Cook Street owner Lindsey Reese wanted to make it a priority to get kids into her kitchen because cooking is "a self-reliance skill," she said, and also a lost art. "If you start from a young age, the intimidation factor with the kitchen is never a problem," she added. Classes, she said, are all about "creating comfort in the kitchen that will last their entire lives."
Through Aug. 18, Sur La Table offers cooking classes for kids (ages 7 to 11) and teens at its Centennial and Boulder stores. There are options for three-day, four-day and five-day sessions (depending on the week), with themes ranging from Baking 101 to Global Flavors and Culinary Excursion. All camps run for two hours per day and are suitable for any level. Participants can expect to learn essential cooking techniques, basic food prep skills and kitchen safety while preparing dishes such as dim sum, falafel bites with green tahini sauce, fancy French omelets, and blueberry white chocolate cookies.

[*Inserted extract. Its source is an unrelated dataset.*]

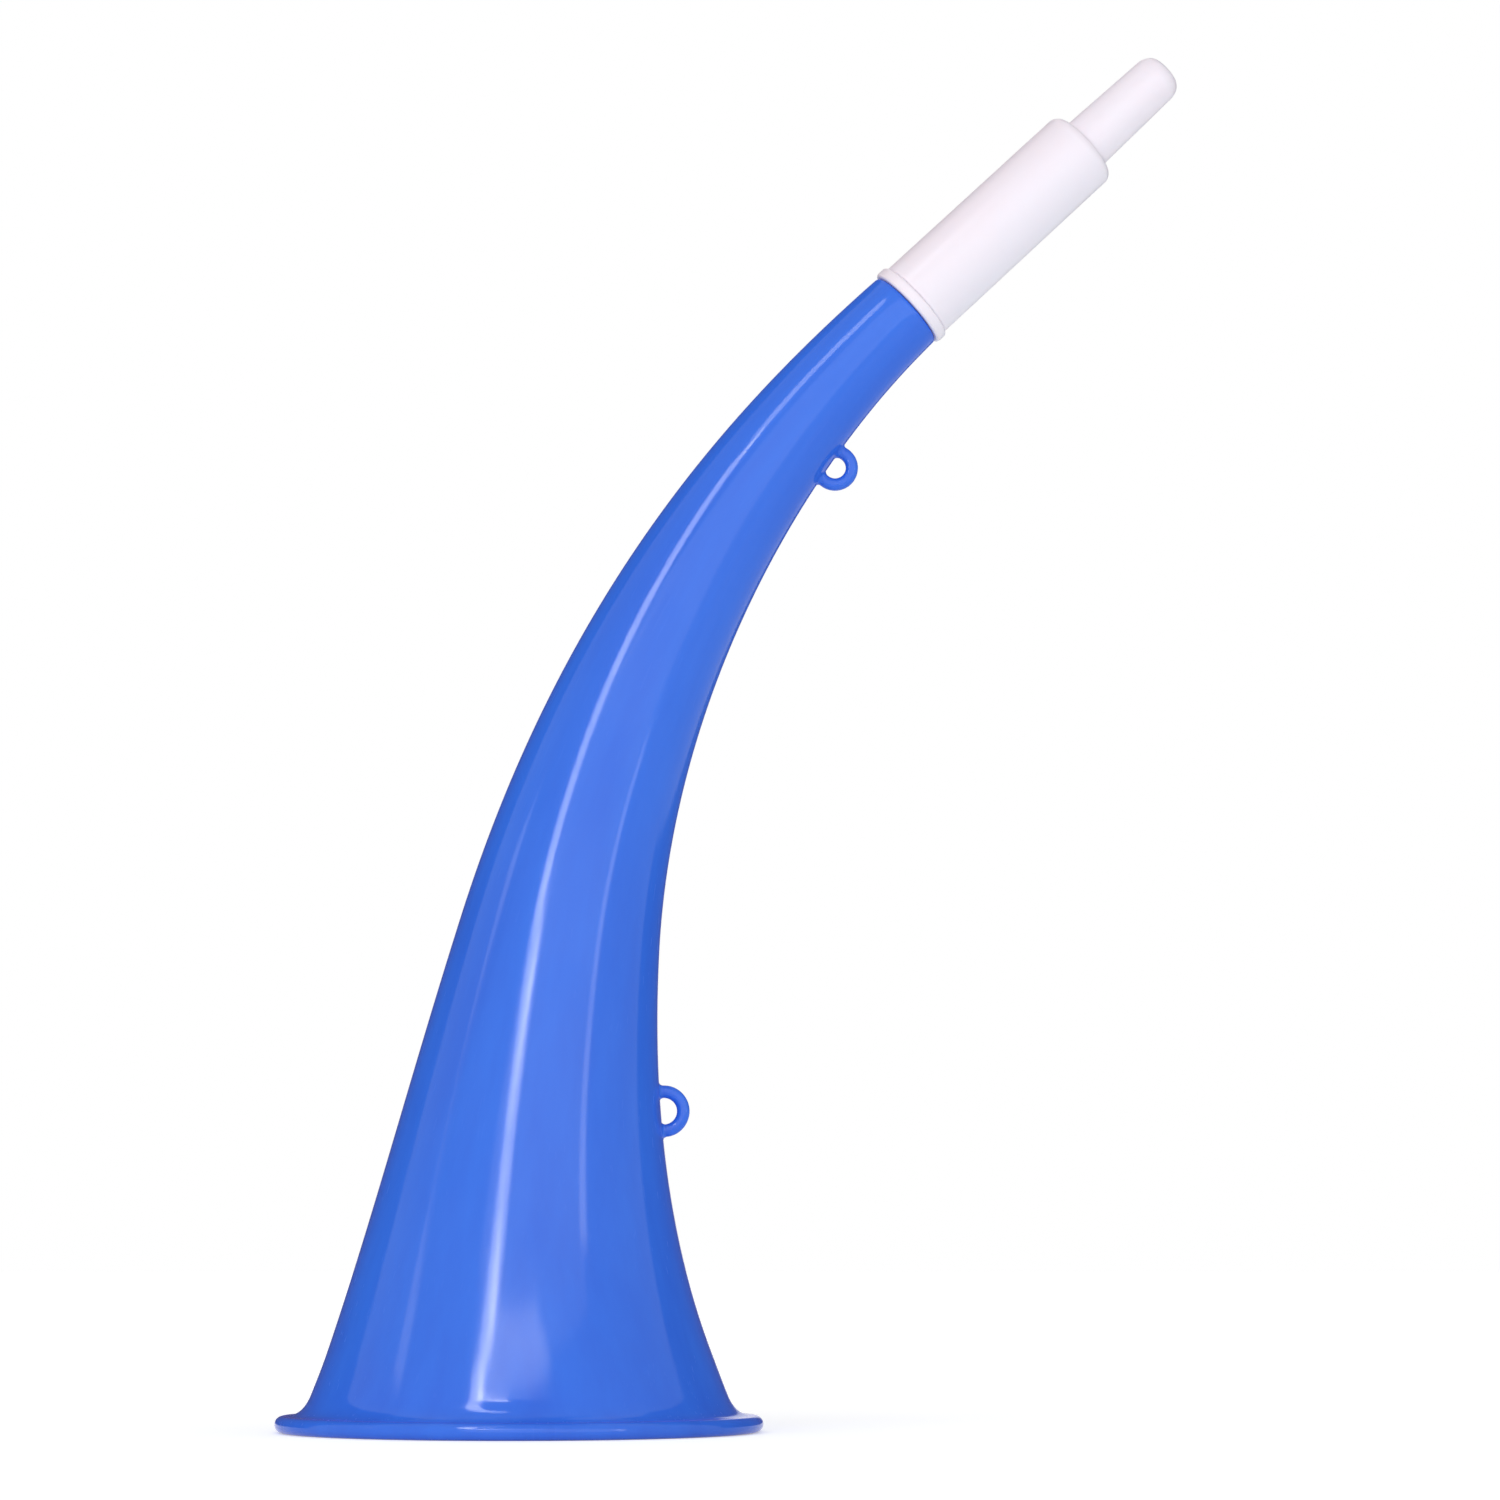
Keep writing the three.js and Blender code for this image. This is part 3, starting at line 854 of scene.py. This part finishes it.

No education in home economics is complete without a few stitches. Learning to sew gives kids great practice in hand-eye coordination — plus a chance to express themselves through making something unique. At Foothills Art Center in Golden, kids ages 7 to 12 can enroll in a full-day Sewing for Summer camp, offered the last week in July, featuring a variety of "accessories" projects such as hats, water bottle holders, and embroidery.
Fancy Tiger Crafts, the hip employee-owned co-op at 59 Broadway in Denver, offers single-session Kids Sewing 101 and 201 classes, with opportunities to make pillows, totes, skirts, shorts, and PJ pants in two or three hours, depending on the session your child chooses.
All classes (listed on the Fancy Tiger website) open up a month before they’re offered, and they’ll include the use of the organization's sewing studio, outfitted with machines, scissors, pins, etcetera. Materials for classes are sold separately and can be purchased prior to the class at Fancy Tiger or another store.
Christina Patzman, Fancy's Tiger's class coordinator, said that whether kids are sanding a birdhouse, searing steak or hemming their pants, "It's rewarding to learn a new skill and create something for yourself."